* _Supplied material_:
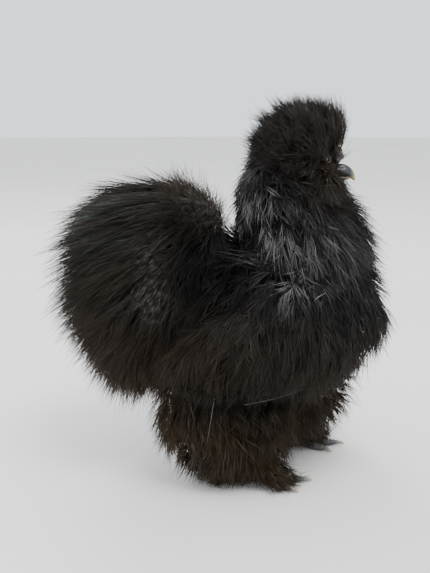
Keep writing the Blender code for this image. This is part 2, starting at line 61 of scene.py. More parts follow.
TAU = 2 * math.pi

FOOT = {"r": (0.040, -0.038), "l": (0.080, 0.038)}
LEG_X = {"r": 0.003, "l": 0.063}
SIGN = {"r": -1, "l": 1}
EYE = np.array((0.0885, 0.0108, 0.2795))
EYE_RADIUS = 0.0050
LOBE = np.array((0.0775, 0.0150, 0.2690))
COMB_CENTRE = np.array((0.0995, 0, 0.2825))
TOES = (("1", 158, 0.013, 0.0), ("2", 32, 0.024, 0.0), ("3", 0, 0.033, 0.0), ("4", -36, 0.026, 0.0),
        ("5", 128, 0.015, 0.010))
TOE_RADIUS = 0.0034
CLAW_LENGTH = 0.0085
SHANK_RADIUS = 0.0048
GAP = 0.0003


# ---- forms -------------------------------------------------------------------------------------

def form(spine, deep, wide, blunt=2.4):
    """A rounded sleeve: points of its spine, its half depth and half width there, how blunt it ends."""
    return {"spine": spine, "deep": deep, "wide": wide, "blunt": blunt}


def mirrored(shape):
    return {**shape, "spine": [(p[0], -p[1], p[2]) for p in shape["spine"]]}


def leg_forms(side):
    """The thigh and shank of a leg, and the fluff that falls round them to the floor."""
    foot_x, foot_y = FOOT[side]
    x, out = LEG_X[side], SIGN[side]
    skin = form(
        [(x + 0.010, foot_y - 0.012 * out, 0.112), (x + 0.004, foot_y, 0.062), (foot_x - 0.004, foot_y, 0.028)],
        [0.045, 0.044, 0.015], [0.026, 0.026, 0.011])
    tips = form(
        [(x + 0.004, foot_y, 0.116), (x + 0.010, foot_y, 0.062), (x + 0.038, foot_y, 0.004)],
        [0.065, 0.070, 0.052], [0.040, 0.042, 0.028], 2.7)
    return skin, tips


WING = (
    form([(0.096, -0.052, 0.180), (0.050, -0.070, 0.152), (-0.030, -0.068, 0.122)],
         [0.018, 0.026, 0.018], [0.008, 0.010, 0.007]),
    form([(0.092, -0.050, 0.166), (0.045, -0.084, 0.141), (-0.040, -0.082, 0.112)],
         [0.024, 0.042, 0.030], [0.015, 0.018, 0.014]),
)
SKULL = form([(0.046, 0, 0.270), (0.072, 0, 0.277), (0.1025, 0, 0.2705)],
             [0.014, 0.0175, 0.0105], [0.012, 0.0150, 0.0085])
COATS = {
    "torso": (
        form([(-0.055, 0, 0.158), (0.0, 0, 0.147), (0.05, 0, 0.141), (0.09, 0, 0.148), (0.125, 0, 0.165)],
             [0.034, 0.050, 0.055, 0.052, 0.040], [0.034, 0.048, 0.052, 0.048, 0.036]),
        form([(-0.090, 0, 0.120), (-0.02, 0, 0.132), (0.040, 0, 0.140), (0.092, 0, 0.150), (0.152, 0, 0.165)],
             [0.070, 0.088, 0.084, 0.076, 0.066], [0.066, 0.086, 0.095, 0.092, 0.070], 2.8)),
    "tail": (
        form([(-0.024, 0, 0.246), (-0.036, 0, 0.203), (-0.055, 0, 0.160), (-0.060, 0, 0.130)],
             [0.028, 0.036, 0.032, 0.024], [0.032, 0.038, 0.034, 0.024]),
        form([(-0.066, 0, 0.261), (-0.063, 0, 0.212), (-0.065, 0, 0.166), (-0.069, 0, 0.117), (-0.073, 0, 0.061)],
             [0.079, 0.083, 0.081, 0.071, 0.045], [0.058, 0.074, 0.080, 0.070, 0.046], 3.1)),
    "neck": (
        form([(0.052, 0, 0.280), (0.053, 0, 0.240), (0.070, 0, 0.208), (0.090, 0, 0.170)],
             [0.023, 0.032, 0.038, 0.042], [0.020, 0.027, 0.036, 0.044]),
        form([(0.051, 0, 0.294), (0.056, 0, 0.254), (0.076, 0, 0.207), (0.103, 0, 0.146)],
             [0.030, 0.043, 0.062, 0.070], [0.034, 0.046, 0.068, 0.081], 2.8)),
    "crest": (
        form([(0.098, 0, 0.284), (0.080, 0, 0.286), (0.060, 0, 0.284), (0.042, 0, 0.270)],
             [0.012, 0.014, 0.015, 0.013], [0.010, 0.014, 0.014, 0.011]),
        form([(0.111, 0, 0.286), (0.085, 0, 0.294), (0.062, 0, 0.286), (0.036, 0, 0.257)],
             [0.027, 0.036, 0.037, 0.025], [0.030, 0.042, 0.044, 0.029], 2.6)),
    "face": (
        SKULL,
        form([(0.048, 0, 0.264), (0.074, 0, 0.268), (0.105, 0, 0.269)],
             [0.030, 0.034, 0.018], [0.038, 0.046, 0.020], 2.6)),
    "beard": (
        form([(0.085, 0, 0.268), (0.084, 0, 0.258), (0.080, 0, 0.246)],
             [0.015, 0.017, 0.015], [0.013, 0.016, 0.014]),
        form([(0.070, 0, 0.266), (0.084, 0, 0.247), (0.100, 0, 0.222)],
             [0.024, 0.029, 0.029], [0.042, 0.046, 0.037])),
    "wing_r": WING,
    "wing_l": (mirrored(WING[0]), mirrored(WING[1])),
    "leg_r": leg_forms("r"),
    "leg_l": leg_forms("l"),
}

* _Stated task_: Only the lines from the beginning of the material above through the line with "TAU = 2 * math.pi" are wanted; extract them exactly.

* _Response for this exercise_:
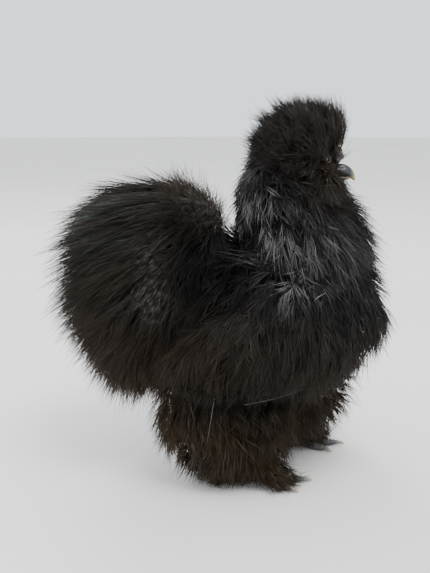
Keep writing the Blender code for this image. This is part 2, starting at line 61 of scene.py. More parts follow.
TAU = 2 * math.pi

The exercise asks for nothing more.